### Task goal
Each line below is to be written out in full, exactly as shown.

### Data block
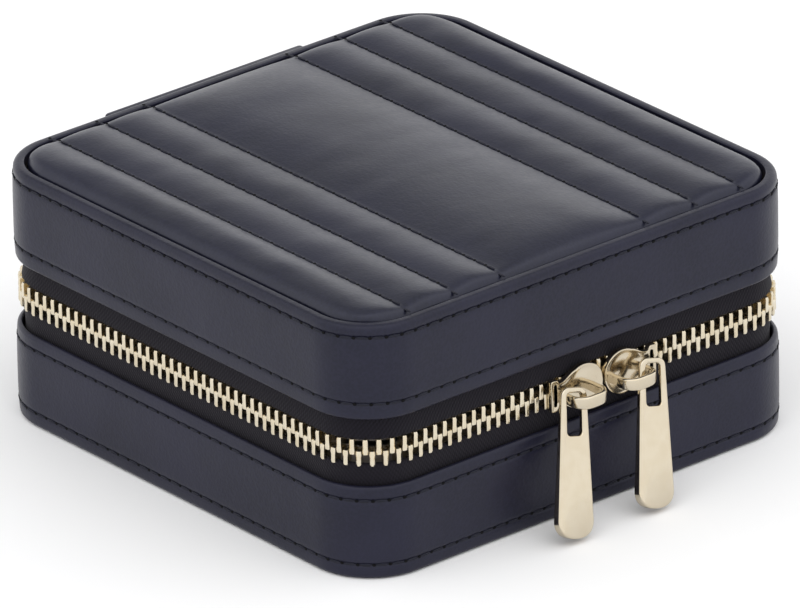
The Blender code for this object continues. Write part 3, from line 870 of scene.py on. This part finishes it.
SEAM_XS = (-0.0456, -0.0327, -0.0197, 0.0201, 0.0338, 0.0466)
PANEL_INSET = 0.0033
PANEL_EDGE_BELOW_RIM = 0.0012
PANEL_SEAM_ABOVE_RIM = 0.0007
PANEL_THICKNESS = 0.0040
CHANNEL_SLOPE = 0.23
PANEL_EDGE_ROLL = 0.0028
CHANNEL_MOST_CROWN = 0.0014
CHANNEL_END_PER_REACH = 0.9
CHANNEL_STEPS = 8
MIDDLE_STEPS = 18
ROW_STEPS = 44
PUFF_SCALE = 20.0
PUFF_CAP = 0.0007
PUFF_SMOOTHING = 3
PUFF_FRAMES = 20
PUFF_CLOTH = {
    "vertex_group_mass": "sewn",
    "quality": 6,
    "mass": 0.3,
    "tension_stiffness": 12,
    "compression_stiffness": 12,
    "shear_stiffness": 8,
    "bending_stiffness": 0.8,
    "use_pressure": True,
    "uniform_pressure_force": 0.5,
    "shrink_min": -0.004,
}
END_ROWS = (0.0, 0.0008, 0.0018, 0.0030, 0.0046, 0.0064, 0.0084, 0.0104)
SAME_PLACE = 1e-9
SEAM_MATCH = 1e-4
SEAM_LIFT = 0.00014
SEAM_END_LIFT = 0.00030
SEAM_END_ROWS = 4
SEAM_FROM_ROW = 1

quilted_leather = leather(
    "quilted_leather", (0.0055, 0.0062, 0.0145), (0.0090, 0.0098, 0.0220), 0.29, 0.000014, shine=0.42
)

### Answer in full
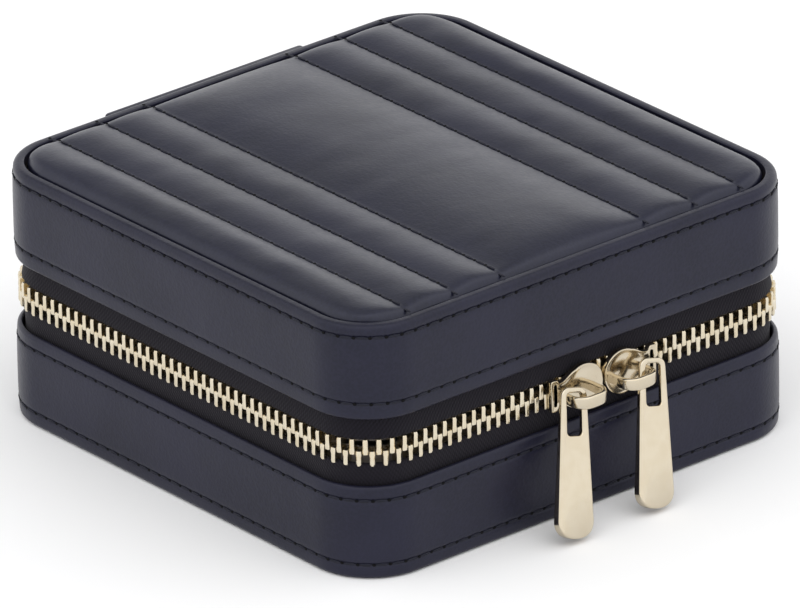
The Blender code for this object continues. Write part 3, from line 870 of scene.py on. This part finishes it.
SEAM_XS = (-0.0456, -0.0327, -0.0197, 0.0201, 0.0338, 0.0466)
PANEL_INSET = 0.0033
PANEL_EDGE_BELOW_RIM = 0.0012
PANEL_SEAM_ABOVE_RIM = 0.0007
PANEL_THICKNESS = 0.0040
CHANNEL_SLOPE = 0.23
PANEL_EDGE_ROLL = 0.0028
CHANNEL_MOST_CROWN = 0.0014
CHANNEL_END_PER_REACH = 0.9
CHANNEL_STEPS = 8
MIDDLE_STEPS = 18
ROW_STEPS = 44
PUFF_SCALE = 20.0
PUFF_CAP = 0.0007
PUFF_SMOOTHING = 3
PUFF_FRAMES = 20
PUFF_CLOTH = {
    "vertex_group_mass": "sewn",
    "quality": 6,
    "mass": 0.3,
    "tension_stiffness": 12,
    "compression_stiffness": 12,
    "shear_stiffness": 8,
    "bending_stiffness": 0.8,
    "use_pressure": True,
    "uniform_pressure_force": 0.5,
    "shrink_min": -0.004,
}
END_ROWS = (0.0, 0.0008, 0.0018, 0.0030, 0.0046, 0.0064, 0.0084, 0.0104)
SAME_PLACE = 1e-9
SEAM_MATCH = 1e-4
SEAM_LIFT = 0.00014
SEAM_END_LIFT = 0.00030
SEAM_END_ROWS = 4
SEAM_FROM_ROW = 1

quilted_leather = leather(
    "quilted_leather", (0.0055, 0.0062, 0.0145), (0.0090, 0.0098, 0.0220), 0.29, 0.000014, shine=0.42
)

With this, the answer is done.